Let’s face it folks… potatoes fried in vegetable oil don’t taste as good as those fried in beef tallow. Mc Donald’s was known for the unique taste of their fries, but due to other forces, wasn’t using beef tallow anymore. So they determined (or someone did) what aromatic compounds gave the fries the tallow-fried taste, and added a little, tiny bit of those chemicals to the vegetable oil. Now you have fries that are healthier than the old ones, but taste like they used to. In all likelihood, the same aromatic chemicals in the tallow-fried ones are the exact same ones in the flavoring added by Mc Donald’s. The potatoes are the same, the vegetable oil is the same, with a tiny bit of aromatic compounds added.

Claiming that this is somehow evil, adulterated or unhealthy is absurd. Yet people make all sorts of ridiculous claims about ‘processed food’, when the ‘processing’ is something as simple as milling, cooking, dehydrating, etc…
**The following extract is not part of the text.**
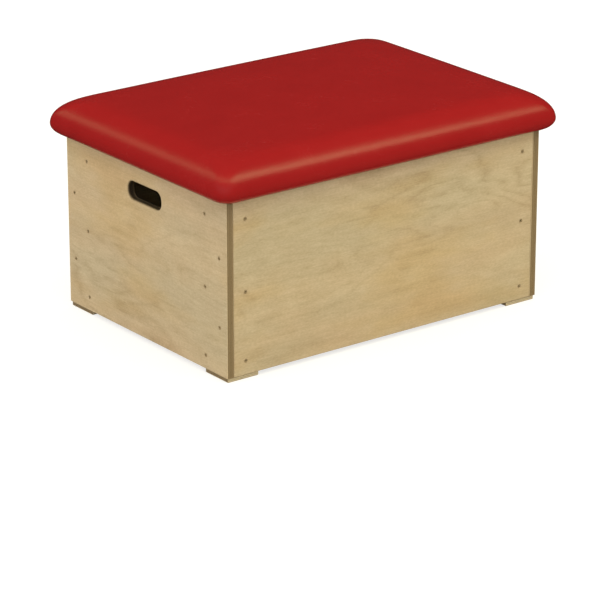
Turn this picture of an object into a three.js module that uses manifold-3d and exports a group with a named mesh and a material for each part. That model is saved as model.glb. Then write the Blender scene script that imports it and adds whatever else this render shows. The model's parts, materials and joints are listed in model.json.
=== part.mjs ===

Well, I’ve never met a rabbit that wasn’t horny.

LSL Guy

Well, it’s easy to see why she’d forget - it’s “just a theory”. :smiley:

The image in the mirror is neither 2-dimensional nor 3-dimensional:

Insofar as it is not instantaneous, the image in the mirror is 4-dimensional.

You don’t need stereoscopic vision or parallax to verify that distances vary. One eye will do. Get up close to the mirror. The lens of your eye will have to change to allow you to focus on its own reflection, and when it does the things behind you will be out of focus, and vice versa.

What’s confusing some of you folks, I think, is that you think you are seeing the mirror. (Actually, to a very minor extent, you are, but that’s not the “image” part). The mirror is flat, but what you are seeing when you see the “image” reflected therein is the world of objects whose light is bouncing off the mirror and into your eyes.

Mine:

Ever since I was in elementary school, I’ve bumped into people who were absolutely certain that ancestral humans (aka “cave men”) were contemporaneous with dinosaurs.

Mine is math related… but it’s too stupid to go into at length here.

But how… how does somebody go through life without actually “getting” the fact that math formulas are universal?

“Because you and he got the same answer, something must be wrong!”

“No, it’s not because we’re plugging the same values into the same formula!”

“How do you know that?”

“Because we’re getting the same answer!”

“How do you know it’s the same formula?”

“Because it’s the standard formula for figuring out precisely what you want to know! It’s been fuggin’ standard for 350 years now!”

“Well, you shouldn’t be getting the same answers. It looks suspicious.”

:smack:

hehehe, nice one.

My problem is when people start to get creative with their stupidity.

One guy I know asked me if girls spilt in half when they open their legs. No kidding, the guy’s a homosexual but I would have thought he’d be able to get a grasp of basic anatomy. Afterall the entire female population don’t pop off to the hospital every time they: ride a horse, do longjump, or have sex (well not for 9 months at anyrate).

So what did you tell him? “Only partway!”?

In California, at least, almost no one gets a degree in teaching. I can’t recall hearing that any of my collegues in different schools had a “teaching degree”. Everyone had a “real” major, and then had taken the credentialing classes. They also had enough units to teach that subject, or had passed the Praxis/SSAT (old tests) or CSET (new test) to prove subject matter competency.

As for being told truly off-target stuff, I think most of it comes from multiple-subject teachers who never had to prove much of anything in knowing a certain subject, or people talking out of their subject area.

Horses with…claws, clubbed tails, and great, pointy, teeth?

What the hell kind of farm did she grow up on? :eek:

I think I found it out from an old Mr. Wizard episode I saw when I was five. Probably around the same time I saw the Muppet Babies episode where they explained the structure of molecules and atoms.

American kid’s TV has really been going downhill, hasn’t it?